Configuration & Your First Basic Training Run¶
Prerequest: Import packages and configure logging¶
import logging
import os
from typing import Any, Optional, Tuple
import torch
from robo_orchard_lab.utils import log_basic_config
log_basic_config(level=logging.INFO)
logger = logging.getLogger(__name__)
Using pydantic for configuration¶
Our framework emphasizes configuration-driven training. Let’s look at DatasetConfig
from pydantic import Field
from robo_orchard_core.utils.cli import SettingConfig
from torch.utils.data import DataLoader, Dataset
from torchvision import datasets, models, transforms
class DatasetConfig(SettingConfig):
"""Configuration for the dataset.
This is a example configuration for the ImageNet dataset.
"""
data_root: Optional[str] = Field(
description="Image dataset directory.", default=None
)
pipeline_test: bool = Field(
description="Whether or not use dummy data for fast pipeline test.",
default=False,
)
dummy_train_imgs: int = Field(
description="Number of dummy training images.",
default=1024,
)
dummy_val_imgs: int = Field(
description="Number of dummy validation images.",
default=256,
)
def __post_init__(self):
if self.pipeline_test is False and self.data_root is None:
raise ValueError(
"data_root must be specified when pipeline_test is False."
)
def get_dataset(self) -> Tuple[Dataset, Dataset]:
if self.pipeline_test:
train_dataset = datasets.FakeData(
self.dummy_train_imgs,
(3, 224, 224),
1000,
transforms.ToTensor(),
)
val_dataset = datasets.FakeData(
self.dummy_val_imgs, (3, 224, 224), 1000, transforms.ToTensor()
)
else:
assert self.data_root is not None
train_dataset = datasets.ImageFolder(
os.path.join(self.data_root, "train"),
transform=transforms.Compose(
[
transforms.RandomResizedCrop(224),
transforms.RandomHorizontalFlip(),
transforms.ToTensor(),
transforms.Normalize(
mean=[0.485, 0.456, 0.406],
std=[0.229, 0.224, 0.225],
),
]
),
)
val_dataset = datasets.ImageFolder(
os.path.join(self.data_root, "val"),
transform=transforms.Compose(
[
transforms.Resize(256),
transforms.CenterCrop(224),
transforms.ToTensor(),
transforms.Normalize(
mean=[0.485, 0.456, 0.406],
std=[0.229, 0.224, 0.225],
),
]
),
)
return train_dataset, val_dataset
DatasetConfig uses Pydantic Field to define parameters like data_root and pipeline_test. The pipeline_test flag is crucial. If True, it uses FakeData for a quick test run without needing the actual ImageNet dataset. get_dataset() method encapsulates the logic for creating train and validation datasets.

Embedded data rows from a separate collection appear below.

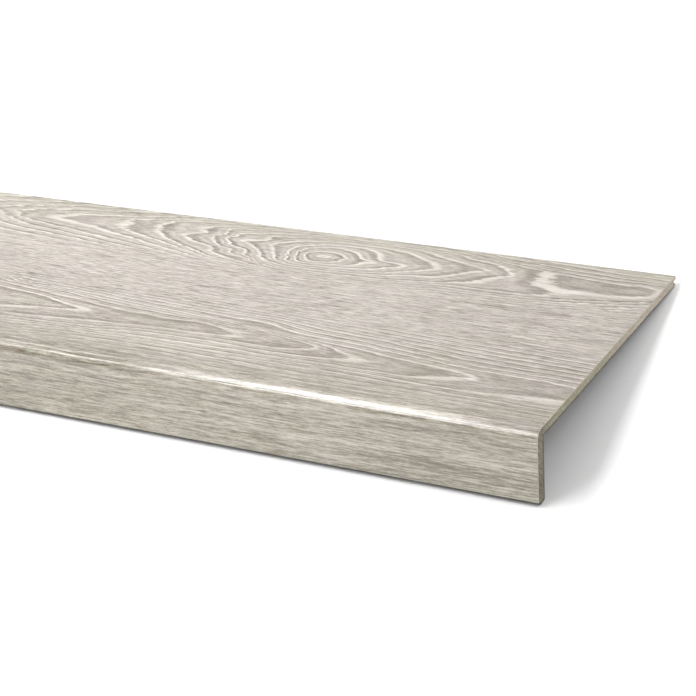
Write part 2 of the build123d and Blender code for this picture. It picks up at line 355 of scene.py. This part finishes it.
def build_board():
    run = section()
    # the points at the ends of eased arrises hold the offset of their own flat
    full = [(p[0], p[1]) for p in run]
    n = len(run)
    along = [0.0]
    for i in range(n):
        a, b = full[i], full[(i + 1) % n]
        along.append(along[-1] + math.hypot(b[0] - a[0], b[1] - a[1]))
    rim = inset(run, EASE)
    layer = inset(run, EASE + LAYER)

    # points of a flat beside a fully eased corner must not cross that corner
    def tidy(points):
        done = []
        for i, (y, z) in enumerate(points):
            before, after = run[i - 1], run[(i + 1) % n]
            here = run[i]
            if here[5] is None:
                for other in (before, after):
                    if other[5] not in (None, "sharp"):
                        (cy, cz), a, b = other[5]
                        k = (EASE + LAYER) / (1 + a[0] * b[0] + a[1] * b[1])
                        y, z = cy - k * (a[0] + b[0]), cz - k * (a[1] + b[1])
            done.append((y, z))
        return done

    layer = tidy(layer)

    xs = [-LENGTH + EASE] + [-LENGTH + LENGTH * i / 320 for i in range(1, 320)] + [-EASE]
    verts, index = [], {}

    def vert(x, y, z):
        key = (round(x, 4), round(y, 4), round(z, 4))
        if key not in index:
            index[key] = len(verts)
            verts.append(key)
        return index[key]

    faces, finish, normals, sheet, bake = [], [], [], [], []
    total = along[-1]
    dec_end = max(along[i + 1] for i in range(n - 6) if run[i][4] == DECOR)
    back_end = max(along[i + 1] for i in range(n) if run[i][4] == BACK)

    # islands of the bake map, as (low, high) of v
    V_DECOR, V_BACK, V_LIP = (0.236, 0.998), (0.118, 0.230), (0.094, 0.112)
    V_ARRIS = (0.086, 0.091)

    def sheet_uv(x, s):
        return ((x + LENGTH) / 1000, s / 1000)

    def bake_side(x, s, f):
        u = 0.002 + 0.996 * (x + LENGTH) / LENGTH
        if f == DECOR and s <= dec_end + 1e-6:
            lo, hi, t = *V_DECOR, s / dec_end
        elif f == DECOR:
            lo, hi, t = *V_ARRIS, (s - (total - 0.4)) / 0.4
        elif f == BACK:
            lo, hi, t = *V_BACK, (s - dec_end) / (back_end - dec_end)
        else:
            lo, hi, t = *V_LIP, (s - back_end) / (total - back_end)
        return (u, hi - (hi - lo) * min(max(t, 0.0), 1.0))

    def add(points, norms, f, uv, bk):
        ids = [vert(*p) for p in points]
        keep = [i for i in range(len(ids)) if ids[i] != ids[i - 1]]
        if len(keep) < 3:
            return
        faces.append([ids[i] for i in keep])
        finish.append(f)
        normals.extend(norms[i] for i in keep)
        sheet.extend(uv[i] for i in keep)
        bake.extend(bk[i] for i in keep)

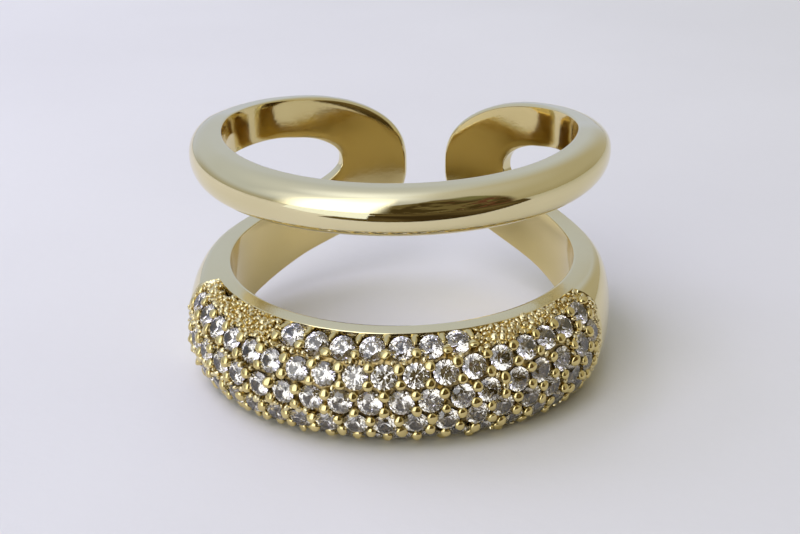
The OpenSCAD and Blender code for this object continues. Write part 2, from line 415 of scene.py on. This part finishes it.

TrainerConfig, which nests DatasetConfig:
class TrainerConfig(SettingConfig):
"""Configuration for the trainer.
This is an example configuration for training a ResNet50 model
on ImageNet. Only a few parameters are set here for demonstration
purposes.
"""
dataset: DatasetConfig = Field(
description="Dataset configuration. Need to be set by user.",
)
batch_size: int = Field(
description="Batch size for training.",
default=128,
)
num_workers: int = Field(
description="Number of workers for data loading.",
default=4,
)
max_epoch: int = Field(
description="Maximum number of epochs for training.",
default=90,
)
workspace_root: str = Field(
description="Workspace root directory.",
default="./workspace/",
)
cfg = TrainerConfig(
dataset=DatasetConfig(pipeline_test=True),
max_epoch=5,
num_workers=0,
workspace_root="./workspace/tutorial1/",
)
These Pydantic models can also parsed from command-line arguments using pydantic_from_argparse(TrainerConfig, parser)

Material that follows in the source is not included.